Tour operators echo the optimism. Notes Michelle Burmeister, marketing and public relations manager for Funjet Vacations, “Our travelers are up from 2008 to 2009, and this upward trend is likely to continue into 2010. The city is making a comeback with new culinary events, festivals, restaurants and attractions. People are excited to visit and experience the revitalization and recovery of one of the most enchanting cities in the U.S.”

accommodations Where to stay? Clients with a taste for grande dame glamour and titillating tales of Louisiana politicians past (does the name Huey P. Long ring a bell?), should head straight for the newsiest hotel game in town. A downtown icon built as The Grunewald in 1893, renamed The Roosevelt in 1923 (for President Theodore), followed by a change to the Fairmont New Orleans, has returned to its roots as The Roosevelt New Orleans. As the newest member of Hilton’s Waldorf Astoria Collection, the reborn Roosevelt staged a grand opening weekend Oct. 23-25, debuting its 12,500-sq.-ft. Guerlain Spa and celebrity chef John Besh’s Domenica Restaurant. Restored to its original architectural splendor, the property is showing off a $145 million restoration that includes 504 rooms (135 of them are luxury suites), and 60,000 sq. ft. of meeting space. Rates for a Bed and Breakfast stay—which includes a Waldorf Astoria breakfast—start at $299 per night for a king deluxe room.

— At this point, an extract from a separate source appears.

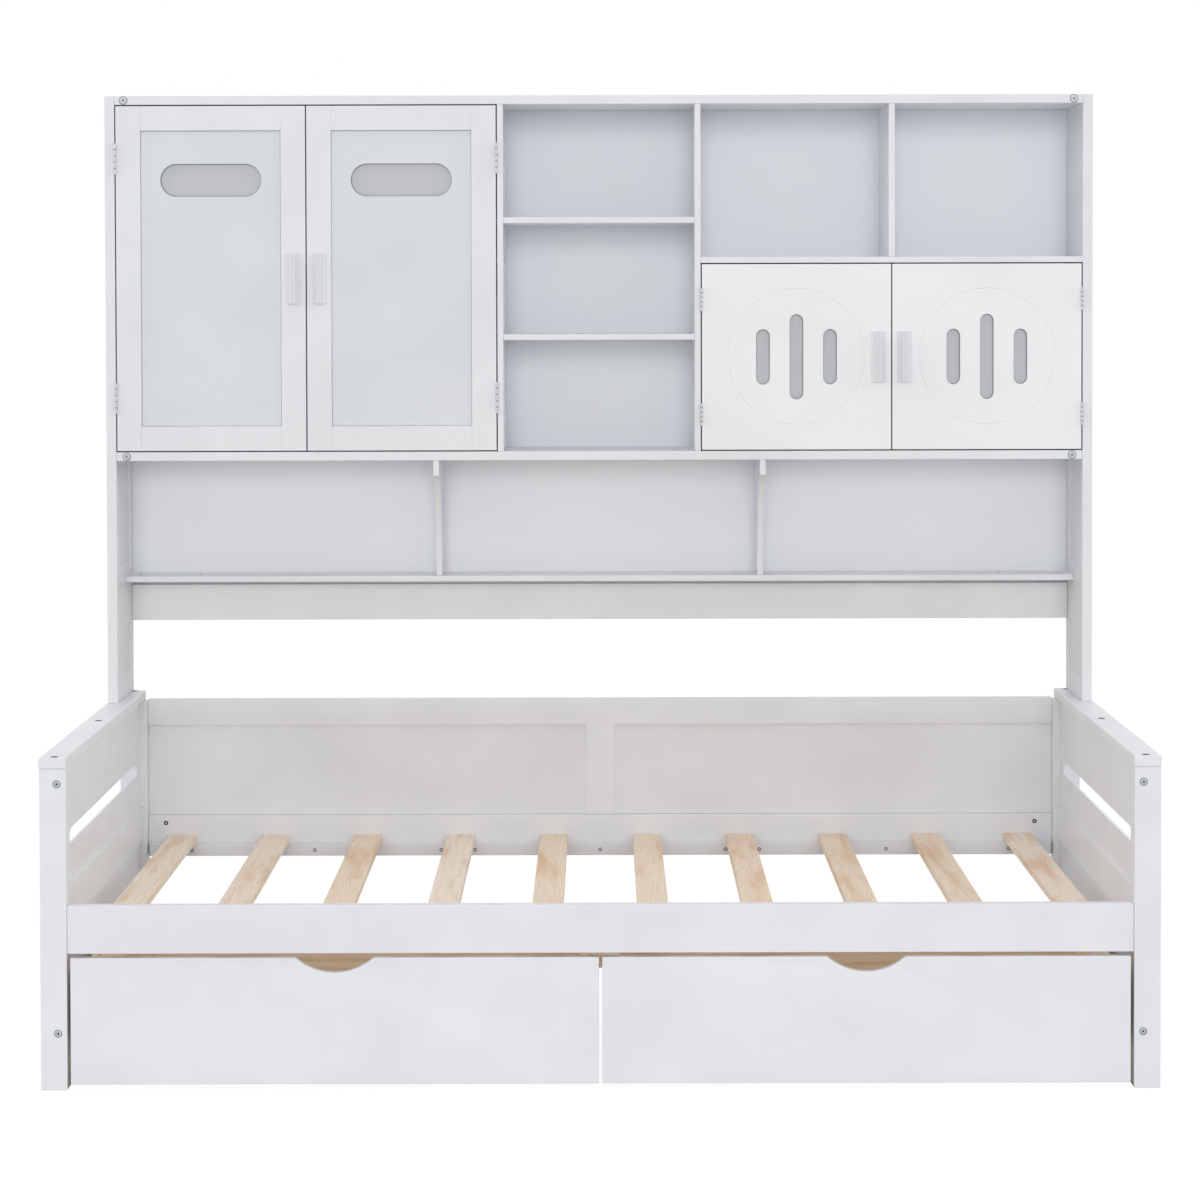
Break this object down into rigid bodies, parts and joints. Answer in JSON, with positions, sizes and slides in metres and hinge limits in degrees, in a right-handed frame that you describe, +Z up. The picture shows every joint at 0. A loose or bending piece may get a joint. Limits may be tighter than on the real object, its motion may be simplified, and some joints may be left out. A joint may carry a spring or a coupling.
{
  "type": "storage daybed",
  "caption": "Single daybed with solid slotted ends, slat base, roll-out drawers and a cabinet and shelf hutch standing along its back edge.",
  "frame": {"origin": "on the floor, under the middle of the box round the whole daybed", "axes": "+X along the bed to the right end, +Y from the drawers to the hutch, +Z up"},
  "size_m": [2.0216, 1.065, 1.843],
  "materials": {
    "white_paint": "satin white paint over pine and fibreboard",
    "painted_sheet": "thin white-faced sheet board",
    "pull_paint": "satin white paint on a moulded strip",
    "slat_wood": "planed, unfinished softwood",
    "drawer_wood": "planed, unfinished softwood and plywood",
    "frosted_acrylic": "frosted translucent sheet, pale grey",
    "hinge_steel": "nickel-plated",
    "wheel_plastic": "moulded"
  },
  "bodies": {
    "root": {"hutch_top": "white_paint", "cabinet_floor": "white_paint", "left_divider": "white_paint", "right_divider": "white_paint", "column_upper_shelf": "white_paint", "column_lower_shelf": "white_paint", "right_shelf": "white_paint", "cubby_divider": "white_paint", "cabinet_shelf": "white_paint", "hutch_back": "painted_sheet", "lower_shelf": "white_paint", "lower_rail": "white_paint", "left_bracket": "white_paint", "right_bracket": "white_paint", "front_rail": "white_paint", "back_bottom_rail": "white_paint", "back_frame": "white_paint", "slat_base": "slat_wood", "left_front_post": "white_paint", "left_back_post": "white_paint", "left_end_cap": "white_paint", "left_end_panel": "white_paint", "hutch_left_side": "white_paint", "right_front_post": "white_paint", "right_back_post": "white_paint", "right_end_cap": "white_paint", "right_end_panel": "white_paint", "hutch_right_side": "white_paint", "tall_left_upper_hinge": "hinge_steel", "tall_left_lower_hinge": "hinge_steel", "tall_right_upper_hinge": "hinge_steel", "tall_right_lower_hinge": "hinge_steel", "short_left_upper_hinge": "hinge_steel", "short_left_lower_hinge": "hinge_steel", "short_right_upper_hinge": "hinge_steel", "short_right_lower_hinge": "hinge_steel"},
    "tall_left_door": {"tall_left_door": "white_paint", "tall_left_pane": "frosted_acrylic", "tall_left_pull": "pull_paint"},
    "tall_right_door": {"tall_right_door": "white_paint", "tall_right_pane": "frosted_acrylic", "tall_right_pull": "pull_paint"},
    "short_left_door": {"short_left_door": "white_paint", "short_left_pane": "frosted_acrylic", "short_left_pull": "pull_paint"},
    "short_right_door": {"short_right_door": "white_paint", "short_right_pane": "frosted_acrylic", "short_right_pull": "pull_paint"},
    "left_drawer": {"left_drawer_front": "white_paint", "left_drawer_tray": "drawer_wood"},
    "left_drawer_front_inner_wheel": {"left_drawer_front_inner_wheel": "wheel_plastic"},
    "left_drawer_front_outer_wheel": {"left_drawer_front_outer_wheel": "wheel_plastic"},
    "left_drawer_back_inner_wheel": {"left_drawer_back_inner_wheel": "wheel_plastic"},
    "left_drawer_back_outer_wheel": {"left_drawer_back_outer_wheel": "wheel_plastic"},
    "right_drawer": {"right_drawer_front": "white_paint", "right_drawer_tray": "drawer_wood"},
    "right_drawer_front_inner_wheel": {"right_drawer_front_inner_wheel": "wheel_plastic"},
    "right_drawer_front_outer_wheel": {"right_drawer_front_outer_wheel": "wheel_plastic"},
    "right_drawer_back_inner_wheel": {"right_drawer_back_inner_wheel": "wheel_plastic"},
    "right_drawer_back_outer_wheel": {"right_drawer_back_outer_wheel": "wheel_plastic"}
  },
  "joints": [
    {"name": "tall_left_door_swing", "type": "hinge", "parent": "root", "child": "tall_left_door", "pos_m": [-0.98625, 0.2932, 1.47075], "axis": [0, 0, -1], "range_deg": [0, 110]},
    {"name": "tall_right_door_swing", "type": "hinge", "parent": "root", "child": "tall_right_door", "pos_m": [-0.20875, 0.2932, 1.47075], "axis": [0, 0, 1], "range_deg": [0, 110]},
    {"name": "short_left_door_swing", "type": "hinge", "parent": "root", "child": "short_left_door", "pos_m": [0.20875, 0.2932, 1.3085], "axis": [0, 0, -1], "range_deg": [0, 110]},
    {"name": "short_right_door_swing", "type": "hinge", "parent": "root", "child": "short_right_door", "pos_m": [0.98625, 0.2932, 1.3085], "axis": [0, 0, 1], "range_deg": [0, 110]},
    {"name": "left_drawer_slide", "type": "slide", "parent": "root", "child": "left_drawer", "axis": [0, -1, 0], "range_m": [0, 0.45]},
    {"name": "left_drawer_front_inner_wheel_roll", "type": "hinge", "parent": "left_drawer", "child": "left_drawer_front_inner_wheel", "pos_m": [-0.0463, -0.44025, 0.0183], "axis": [1, 0, 0], "continuous": true},
    {"name": "left_drawer_front_outer_wheel_roll", "type": "hinge", "parent": "left_drawer", "child": "left_drawer_front_outer_wheel", "pos_m": [-0.9132, -0.44025, 0.0183], "axis": [1, 0, 0], "continuous": true},
    {"name": "left_drawer_back_inner_wheel_roll", "type": "hinge", "parent": "left_drawer", "child": "left_drawer_back_inner_wheel", "pos_m": [-0.0463, -0.0385, 0.0183], "axis": [1, 0, 0], "continuous": true},
    {"name": "left_drawer_back_outer_wheel_roll", "type": "hinge", "parent": "left_drawer", "child": "left_drawer_back_outer_wheel", "pos_m": [-0.9132, -0.0385, 0.0183], "axis": [1, 0, 0], "continuous": true},
    {"name": "right_drawer_slide", "type": "slide", "parent": "root", "child": "right_drawer", "axis": [0, -1, 0], "range_m": [0, 0.45]},
    {"name": "right_drawer_front_inner_wheel_roll", "type": "hinge", "parent": "right_drawer", "child": "right_drawer_front_inner_wheel", "pos_m": [0.0463, -0.44025, 0.0183], "axis": [1, 0, 0], "continuous": true},
    {"name": "right_drawer_front_outer_wheel_roll", "type": "hinge", "parent": "right_drawer", "child": "right_drawer_front_outer_wheel", "pos_m": [0.9132, -0.44025, 0.0183], "axis": [1, 0, 0], "continuous": true},
    {"name": "right_drawer_back_inner_wheel_roll", "type": "hinge", "parent": "right_drawer", "child": "right_drawer_back_inner_wheel", "pos_m": [0.0463, -0.0385, 0.0183], "axis": [1, 0, 0], "continuous": true},
    {"name": "right_drawer_back_outer_wheel_roll", "type": "hinge", "parent": "right_drawer", "child": "right_drawer_back_outer_wheel", "pos_m": [0.9132, -0.0385, 0.0183], "axis": [1, 0, 0], "continuous": true}
  ],
  "couplings": [
    {"joint": "left_drawer_front_inner_wheel_roll", "follows": "left_drawer_slide", "rad_per_m": 55.556},
    {"joint": "left_drawer_front_outer_wheel_roll", "follows": "left_drawer_slide", "rad_per_m": 55.556},
    {"joint": "left_drawer_back_inner_wheel_roll", "follows": "left_drawer_slide", "rad_per_m": 55.556},
    {"joint": "left_drawer_back_outer_wheel_roll", "follows": "left_drawer_slide", "rad_per_m": 55.556},
    {"joint": "right_drawer_front_inner_wheel_roll", "follows": "right_drawer_slide", "rad_per_m": 55.556},
    {"joint": "right_drawer_front_outer_wheel_roll", "follows": "right_drawer_slide", "rad_per_m": 55.556},
    {"joint": "right_drawer_back_inner_wheel_roll", "follows": "right_drawer_slide", "rad_per_m": 55.556},
    {"joint": "right_drawer_back_outer_wheel_roll", "follows": "right_drawer_slide", "rad_per_m": 55.556}
  ]
}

Other properties, large and small, have completed makeovers in recent times. In December 2007, the New Orleans Marriott Hotel unveiled a new lobby and restaurant—part of a $38 million overhaul that kicked off in 2005. A key French Quarter venue, the Marriott has 1,329 rooms and 80,000 sq. ft. of meeting space, including Louisiana’s largest hotel ballroom at more than 27,000 sq. ft. The hotel’s Papa Noel rates, which celebrate the holidays, start at $89 and are valid through Dec. 30; promotional code HOL.